当時の権力闘争や反政府運動は、決裂すれば武力行使につながりやすいため、明治初期には内乱(内戦)や一揆が頻発した。
考えてみれば、江藤も西郷も士族であり、幕末の血なまぐさい修羅場をくぐり抜けた傑物である。
現代の我々とは、その感性・感覚・覚悟が違う。
別に、暴力を賛美しているわけではない、念のため。
それにしても、選挙(=民主主義における権力闘争)に何度も敗北しておきながら、のうのうと権力の座にあぐらをかいていた政治家が令和にはいたなあ、、、えっと、名前はなんだったか、、、、あ、石破茂か。
チョット、しつこかったかな。
さて、征韓論の敗者組には、武力ではなく、言論をもって権力闘争に臨む者もいた。
その代表格が板垣退助。
自由民権運動の指導者で、「国会を創った男」との異名を持ち、生涯に何度も命を狙われた。
征韓論では下野したが、明治31年(1898年)には日本初の政党内閣となる隈板内閣を組織し、自らは内務大臣となる。
板垣のように83歳の長寿を得たものもいれば、江藤や西郷のように下野した翌年もしくは数年後に命を落とした人物もいる。
しかし、自分の信念に従って、行動する生き様には令和の政治家にはない潔さというか美学のようなものを感じる。
学歴詐称問題で世間を騒がし続けている某市の女性市長は、何を思いながら、立場にしがみついているのだろう?
男性部下と複数回、ラブホテルにしけ込みながら不倫関係ではないと言い張る、どこぞの女性市長の感覚など理解の範疇を超えている。
この二人の悪あがきは見苦しい!
令和に生きる日本人の多くが、幕末や明治を今よりも「劣った」時代だと考えている。
しかし、あくまで仮想だが、もしあの当時の幕閣・政治家が石破や田久保や小川の振る舞いを目にしたら、どのような印象を受けるだろうか?
武士道や儒教の観点・価値観からすると、あの三人の開き直り・居座りはどう映るのだろうか。
あくまで仮定の話であるから、常連の皆さんの想像にお任せするしかなさそうだ。
ただ、当ブログの結論は「幕末・明治の政治家は潔い。令和のあの三人の悪あがきは見苦しい」である。
追記
現代の「不倫」は、江戸時代では「不義密通」と同じであろう。
周知の通り、不義密通は男女共に死罪であった。
また、確信はないが、令和の日本人にも儒教や武士道の倫理観・価値観がある程度、残存すると見なしてもよさそうだ。

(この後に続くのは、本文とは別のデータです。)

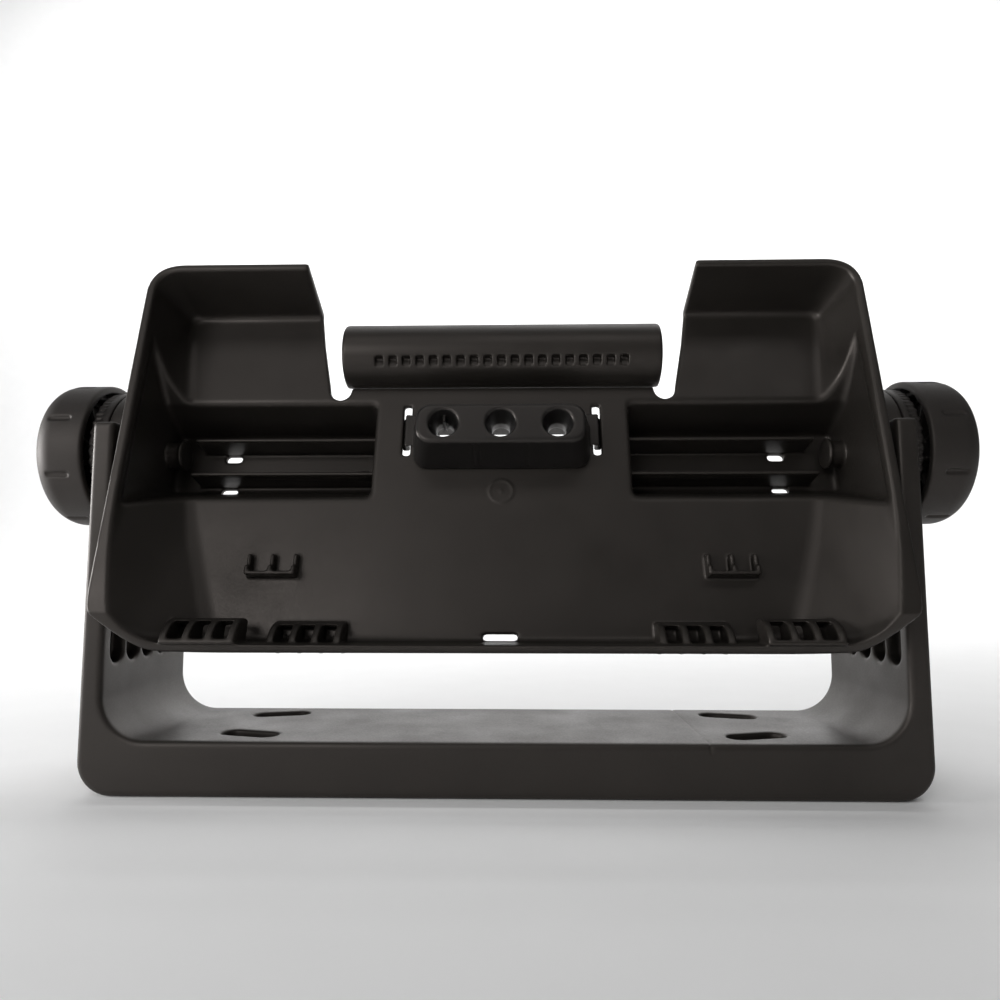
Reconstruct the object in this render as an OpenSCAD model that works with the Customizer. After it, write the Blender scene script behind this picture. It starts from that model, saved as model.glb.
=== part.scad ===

われわれが、あの三人に嫌悪感を覚えるのは、事象・行為(選挙戦敗北、学歴詐称、不倫疑惑)そのものよりも、それを誤魔化す態度や言いつくろう行動に対してであろう。
要は、三人の悪あがきは儒教でいえば「誠」「信」「仁」などに反する行為にあたり、武士道からすれば「義」や「名誉」の道に背く振る舞いなのだ。
このあたりを掘り下げれば、また記事の一つや二つは書けそうだ。